Dans cette histoire de la conquête de l’agriculture par l’industrie, ni la taille des exploitations, ni les méthodes de commercialisation ne sont les clefs permettant de comprendre. Les choses ne sont pas aussi simples et ne se résument pas à l’opposition entre grosses exploitations « industrielles » et petites exploitations échappant à tout industrialisme. En fin de compte, quel que soit la taille des exploitations, tous les producteurs appartiennent à la même administration, ils respectent la même règlementation qui leur impose les mêmes méthodes de travail.
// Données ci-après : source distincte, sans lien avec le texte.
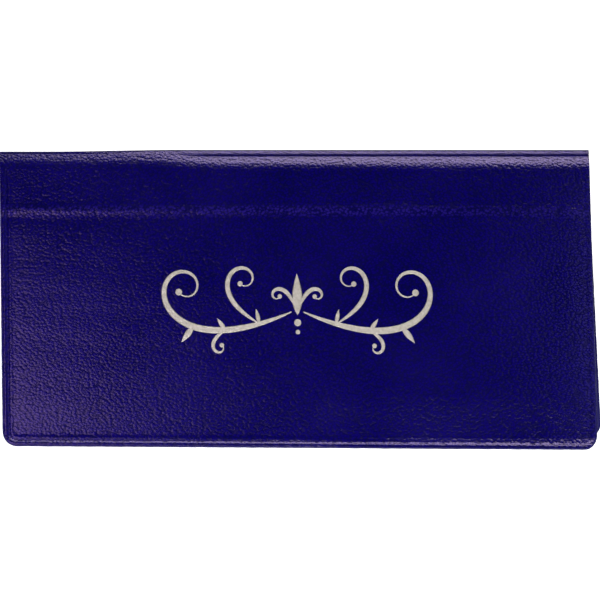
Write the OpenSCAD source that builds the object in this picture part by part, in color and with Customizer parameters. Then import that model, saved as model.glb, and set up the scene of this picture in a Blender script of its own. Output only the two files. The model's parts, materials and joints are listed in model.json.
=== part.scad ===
// Folding vinyl cover for a pad of personal cheques and its register, closed, lying on its rear panel.
// X runs along the fold, Y runs up the cover to the fold, and Z is up from the table, in millimetres.

/* [Cover] */
// Width of the closed cover, along the fold
cover_w = 165; // [150:1:190]
// Depth of the closed cover, from the fold to the free edges
cover_d = 83; // [78:1:100]
// Radius of the rounded corners at the free edges
corner_r = 4; // [3:0.5:8]

/* [Sheets] */
// Thickness of the outer vinyl sheet
outer_t = 0.4; // [0.3:0.05:0.5]
// Thickness of the two pocket sheets
pocket_t = 0.3; // [0.2:0.05:0.4]
// Thickness of the clear flap
flap_t = 0.2; // [0.15:0.05:0.3]
// Free height left between the flap and each pocket sheet, at the free edges
layer_gap = 0.35; // [0.3:0.05:0.6]

/* [Fold] */
// Height of the closed cover at its fold
fold_h = 5.5; // [5:0.1:8]
// Outer radius of the fold's two rounded corners
fold_round = 1.4; // [1.1:0.1:2]
// Width of the crease along the middle of each rounded corner
crease_w = 0.04; // [0.02:0.01:0.1]

/* [Pockets] */
// Depth of the pockets, from the free edge to the mouth
pocket_d = 66; // [55:1:70]
// How far the middle of a pocket's mouth stands off its panel
pocket_gape = 0.9; // [0.4:0.1:1.1]

/* [Heat seal] */
// Width of the melted bead along the welded edges
bead_w = 0.7; // [0.5:0.05:0.9]
// Distance from the edge to the pressed seal line
seal_inset = 1.1; // [1:0.1:2]
// Width of the pressed seal line
seal_w = 0.6; // [0.4:0.1:1]
// Depth of the pressed seal line
seal_depth = 0.12; // [0.05:0.01:0.2]

/* [Duplicate flap] */
// Width of the flap
flap_w = 152; // [140:1:160]
// Distance from the flap's free edge to the cover's free edge
flap_margin = 4; // [3:0.5:12]
// Radius of the flap's free corners
flap_corner_r = 6; // [2:0.5:12]
// Share of the spine's flat height that the flap's welded foot covers
foot_share = 0.8; // [0.5:0.05:0.9]
// Running gap between the foot and the flap's root
flap_play = 0.15; // [0.15:0.01:0.3]

/* [Hidden] */

$fn = 64;
vinyl = [0.055, 0.03, 0.30];
pocket_vinyl = [0.07, 0.045, 0.34];
clear_vinyl = [0.80, 0.86, 0.92, 0.5];
weld_vinyl = [0.10, 0.08, 0.38];

over = 1;
curve_steps = 16;
rows = 10;
corner_rows = 4;

// Two sheets fuse at a weld, so a bead is as thick as both
weld_t = outer_t + pocket_t;
seal_margin = seal_inset + seal_w;
panel_l = cover_d - fold_round;
fold_y = cover_d / 2 - fold_round;

// The panels close to a thin wedge, with the flap on the plane halfway between them
half_stack = weld_t + layer_gap + flap_t / 2;
half_wedge = asin((fold_h / 2 - half_stack) / panel_l);
wedge = 2 * half_wedge;

// The spine stands square to that plane, so the cover turns by the same angle at each rounded corner
turn = 90 + half_wedge;
crease_angle = turn / 2 - 90;
half_crease = crease_w / fold_round * 90 / PI;
spine_l = (fold_h - 2 * fold_round) / cos(half_wedge);
function ray(r, a) = r * [cos(a), sin(a)];
spine_up = ray(1, 90 + half_wedge);
rear_round = [0, fold_round];
front_round = rear_round + spine_l * spine_up;
spine_middle = (rear_round + front_round) / 2;

front_start = front_round + ray(fold_round, 90 + wedge);
front_l = (front_start.x + panel_l) / cos(wedge);

foot_in = fold_round - outer_t - flap_t;
flap_root = foot_in - flap_play;
flap_line = spine_middle + ray(flap_root, half_wedge);
flap_l = flap_root + panel_l - flap_margin;

echo(wedge = wedge, turn = turn);
echo(rear_crease = [fold_y, 0] + rear_round + ray(fold_round, crease_angle));
echo(front_crease = [fold_y, 0] + front_round + ray(fold_round, half_wedge + turn / 2));
echo(flap_line = [fold_y, 0] + flap_line);

// Each panel is drawn flat, outer face down, from the fold at y = 0 to its free edge at y = -l
module on_rear() {
    translate([0, fold_y, 0]) children();
}

module on_front() {
    on_rear() translate([0, front_start.x, front_start.y]) rotate([wedge, 0, 0]) mirror([0, 0, 1]) children();
}

// A rectangle with its two lower corners rounded, drawn in by inset on three sides
module rounded_outline(w, l, r, inset) {
    half = w / 2 - inset;
    round_r = max(r - inset, 0.01);
    translate([-half, inset - l + round_r]) square([2 * half, l - inset - round_r]);
    translate([round_r - half, inset - l]) square([2 * (half - round_r), l - inset]);
    for (side = [-1, 1]) translate([side * (half - round_r), inset - l + round_r]) circle(r = round_r);
}

module seal_line(l) {
    difference() {
        rounded_outline(cover_w, l, corner_r, seal_inset);
        rounded_outline(cover_w, l, corner_r, seal_margin);
    }
}

// Above the pocket's mouth the sheet is alone and runs out to the full width
module panel_sheet(l) {
    difference() {
        linear_extrude(outer_t) {
            rounded_outline(cover_w, l, corner_r, bead_w);
            translate([-cover_w / 2, pocket_d - l]) square([cover_w, l - pocket_d]);
        }
        translate([0, 0, seal_depth - over]) linear_extrude(over) seal_line(l);
    }
}

// The bead's section, from the sheets' cut edge out to its round nose
module bead_section() {
    nose = min(weld_t / 2, bead_w);
    square([bead_w - nose, weld_t]);
    intersection() {
        translate([bead_w - nose, weld_t / 2]) scale([nose / (weld_t / 2), 1]) circle(d = weld_t);
        square([bead_w, weld_t]);
    }
}

module bead_run(length) {
    rotate([90, 0, 0]) linear_extrude(length) bead_section();
}

module edge_bead(l) {
    half = cover_w / 2;
    side_l = pocket_d - corner_r;
    for (side = [0, 1]) mirror([side, 0, 0]) {
        translate([half - bead_w, pocket_d - l, 0]) bead_run(side_l);
        translate([half - corner_r, corner_r - l, 0]) {
            rotate([0, 0, -90]) rotate_extrude(angle = 90) translate([corner_r - bead_w, 0]) bead_section();
            translate([0, bead_w - corner_r, 0]) rotate([0, 0, -90]) bead_run(half - corner_r);
        }
    }
}

// Half the width of a pocket sheet at s millimetres from its free edge, round corners included
function pocket_half(s) =
    let (r = corner_r - bead_w, in = max(r - s, 0))
    cover_w / 2 - bead_w - r + sqrt(r * r - in * in);

// How far a pocket sheet stands off its panel: nothing at the welds, most at the middle of the mouth
function pocket_rise(x, s) =
    let (
        along = max(0, min(1, (s - seal_margin) / (pocket_d - seal_margin))),
        across = min(1, abs(x) / (cover_w / 2 - seal_margin)),
        bow = 1 - across * across
    )
    pocket_gape * bow * bow * along * along * (2 - along);

// Rows run from the free edge, round the corners, past the weld and on to the mouth
pocket_rows = concat(
    [for (i = [0:corner_rows]) (corner_r - bead_w) * (1 - cos(90 * i / corner_rows))],
    [for (i = [1:rows]) corner_r - bead_w + (pocket_d - corner_r) * i / rows]
);

// Columns run from weld to weld, with one extra at each side for the weld itself
function pocket_columns(s) =
    let (half = pocket_half(s), inner = half - seal_margin + bead_w)
    concat([-half], [for (i = [0:curve_steps]) inner * (2 * i / curve_steps - 1)], [half]);

module pocket_sheet(l) {
    n = curve_steps + 3;
    m = len(pocket_rows);
    lower = [
        for (row = pocket_rows) for (x = pocket_columns(row))
            [x, row + bead_w - l, outer_t + pocket_rise(x, row + bead_w)]
    ];
    upper = [for (p = lower) p + [0, 0, pocket_t]];
    count = len(lower);
    cells = [for (i = [0:m - 2]) for (j = [0:n - 2]) i * n + j];
    rim = concat(
        [for (j = [0:n - 2]) [j, j + 1]],
        [for (i = [0:m - 2]) [i * n + n - 1, (i + 1) * n + n - 1]],
        [for (j = [n - 1:-1:1]) [(m - 1) * n + j, (m - 1) * n + j - 1]],
        [for (i = [m - 1:-1:1]) [i * n, (i - 1) * n]]
    );
    polyhedron(
        points = concat(lower, upper),
        faces = concat(
            [for (c = cells) [c, c + 1, c + n + 1]],
            [for (c = cells) [c, c + n + 1, c + n]],
            [for (c = cells) [count + c, count + c + n + 1, count + c + 1]],
            [for (c = cells) [count + c, count + c + n, count + c + n + 1]],
            [for (e = rim) [e[0], count + e[0], count + e[1]]],
            [for (e = rim) [e[0], count + e[1], e[1]]]
        )
    );
}

// The fold's section, with x towards the fold and y up: a wall round the spine and its two rounded corners
module fold_outline(r) {
    for (middle = [rear_round, front_round]) translate(middle) circle(r = r);
    translate(rear_round) rotate(half_wedge) translate([-r, 0]) square([2 * r, spine_l]);
}

module fold_wall(r, t) {
    difference() {
        fold_outline(r);
        fold_outline(r - t);
    }
}

// A piece of the fold as wide as w, with the seal line running on across it near both ends
module fold_piece(w) {
    module across(length) rotate([90, 0, 90]) linear_extrude(length) children();
    difference() {
        translate([-w / 2, 0, 0]) across(w) intersection() {
            fold_wall(fold_round, outer_t);
            children();
        }
        for (x = [seal_inset - w / 2, w / 2 - seal_margin])
            translate([x, 0, 0]) across(seal_w) fold_wall(fold_round + over, over + seal_depth);
    }
}

// A panel with the rounded corner up to its crease
module curled_panel(l) {
    reach = 2 * fold_round;
    panel_sheet(l);
    fold_piece(cover_w) polygon([
        rear_round, rear_round + ray(reach, -90), rear_round + ray(reach, crease_angle - half_crease)
    ]);
}

module rear_cover() color(vinyl) on_rear() curled_panel(panel_l);

module rear_pocket() color(pocket_vinyl) on_rear() pocket_sheet(panel_l);

module rear_edge_bead() color(weld_vinyl) on_rear() edge_bead(panel_l);

// The fold from crease to crease
module spine_strip() color(vinyl) {
    reach = 2 * fold_round;
    on_rear() fold_piece(cover_w) polygon([
        rear_round,
        rear_round + ray(reach, crease_angle + half_crease),
        front_round + ray(reach, half_wedge + turn / 2 - half_crease),
        front_round
    ]);
}

// The flap's own margin, turned and welded along the inside of the spine
module flap_foot() color(clear_vinyl) {
    foot_h = foot_share * spine_l;
    on_rear() translate([0, spine_middle.x, spine_middle.y]) rotate([half_wedge, 0, 0])
        translate([-flap_w / 2, foot_in, -foot_h / 2]) cube([flap_w, flap_t, foot_h]);
}

module duplicate_flap() color(clear_vinyl)
    on_rear() translate([0, flap_line.x, flap_line.y]) rotate([half_wedge, 0, 0])
        translate([0, 0, -flap_t / 2]) linear_extrude(flap_t) rounded_outline(flap_w, flap_l, flap_corner_r, 0);

module front_cover() color(vinyl) on_front() curled_panel(front_l);

module front_pocket() color(pocket_vinyl) on_front() pocket_sheet(front_l);

module front_edge_bead() color(weld_vinyl) on_front() edge_bead(front_l);

rear_cover();
rear_pocket();
rear_edge_bead();
spine_strip();
flap_foot();
duplicate_flap();
front_cover();
front_pocket();
front_edge_bead();
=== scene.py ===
# %% [markdown]
# # A folding vinyl chequebook cover
#
# The cover is one sheet of grained vinyl, folded once over a pad of cheques. A thinner sheet is welded
# inside each half along three edges, which makes two pockets, and a clear flap hangs from the fold between
# them. There is nothing rigid in it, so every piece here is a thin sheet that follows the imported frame.
#
# The frame comes first. It gives the places of the two creases and the size of the flap, and every size
# below is either read from it or is a real size of the sheets, in millimetres turned into metres.

# %% Load the frame
import json
from functools import partial
from math import atan2, cos, degrees, hypot, pi, radians, sin

import bmesh
import bpy
import numpy as np
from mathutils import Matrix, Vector


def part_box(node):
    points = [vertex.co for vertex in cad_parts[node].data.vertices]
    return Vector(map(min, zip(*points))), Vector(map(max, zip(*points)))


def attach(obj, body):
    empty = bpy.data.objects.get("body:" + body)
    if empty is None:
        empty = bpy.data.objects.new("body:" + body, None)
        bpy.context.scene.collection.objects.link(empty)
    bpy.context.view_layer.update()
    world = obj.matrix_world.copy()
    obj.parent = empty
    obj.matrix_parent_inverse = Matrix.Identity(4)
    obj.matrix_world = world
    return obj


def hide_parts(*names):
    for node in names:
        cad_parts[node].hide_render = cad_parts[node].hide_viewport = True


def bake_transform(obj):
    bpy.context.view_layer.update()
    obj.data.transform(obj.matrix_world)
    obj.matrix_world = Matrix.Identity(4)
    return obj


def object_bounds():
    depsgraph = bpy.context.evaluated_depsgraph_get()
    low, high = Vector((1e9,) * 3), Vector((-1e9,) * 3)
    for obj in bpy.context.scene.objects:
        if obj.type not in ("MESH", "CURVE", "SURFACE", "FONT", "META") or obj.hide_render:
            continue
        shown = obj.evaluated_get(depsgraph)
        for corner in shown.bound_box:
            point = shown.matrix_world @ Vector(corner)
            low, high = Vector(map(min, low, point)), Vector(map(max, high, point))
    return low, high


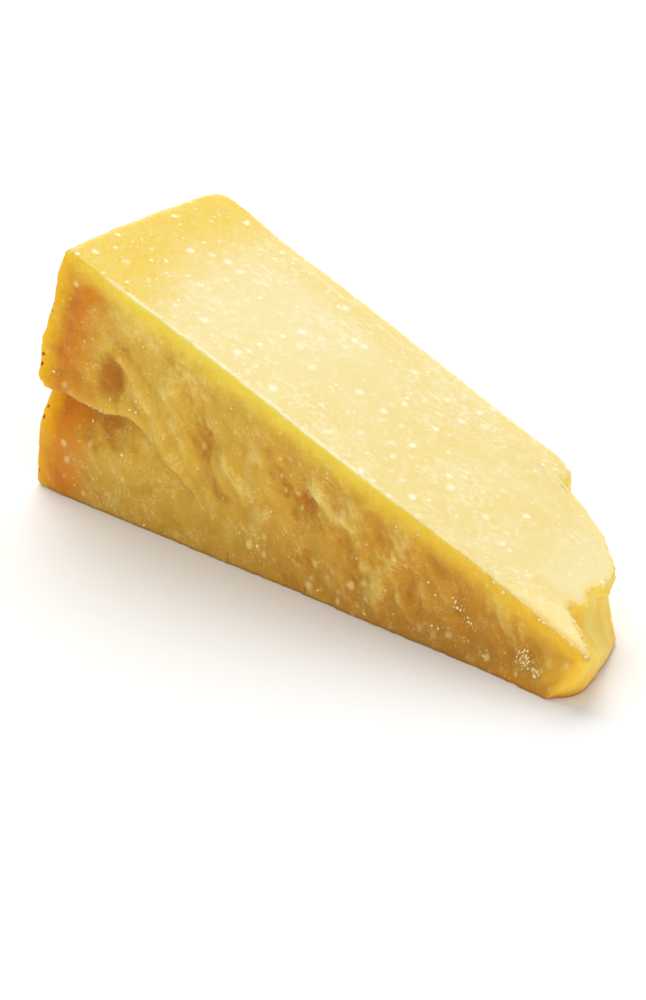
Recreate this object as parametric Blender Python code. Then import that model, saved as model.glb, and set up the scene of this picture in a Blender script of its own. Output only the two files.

Et de citer par exemple pour « les fromagers : des compléments alimentaires industriellement calibrés, des ferments et des levures sélectionnés en laboratoire, des remèdes issus de la chimie de synthèse et des fromages dont les arômes sont identiques de la Bretagne à la Provence en passant par le Poitou. » (p. 133)
Finalement, entre la loi de 1966 sur la mise en place de la sélection génétique et celle de 2006 sur la traçabilité avec les puces RFID ou sur la sélection des animaux, qui n’appartient plus au paysan, nous avons assisté à une grande dépossession, celle du savoir faire, mais aussi de la propriété du paysan sur son cheptel. On en est arrivé à une situation paradoxale, le système administratif et industriel sélectionne les semences des animaux pour produire le plus possible en leur faisant manger des céréales (alors que ce sont des ruminants au corps habitué à l’herbe) et en les coupant des pâturages jugés trop « dangereux », car source de « pathologies ».
Cette situation engendre appauvrissement de la biodiversité et multiplication des maladies, dont certaines, qui étaient limitées aux animaux comme la « tremblante du mouton », se transmettent maintenant à l’homme comme avec l’ESB en 1989, en cause : l’alimentation carnée pour des herbivores !
Il faut refuser ce système qui dépossède, détruit la biosphère, et fabrique des maladies, qui remplace tout conflit politique par la négociation. « Alors on se surprend, du fond de sa campagne, à comprendre le sentiment de gens qui brûlent tout ce qui peut représenter l’Etat et ses organismes de régulation, du commissariat au centre social en passant par l’hypermarché. » (p.231)
Ayant vécu le mépris bureaucratique, on comprend ce sentiment qui pousse à l’émeute contre l’obligation de la mise en conformité administrative ; un sentiment commun entre un habitant des cités et un agriculteur dépossédé de tout se crée.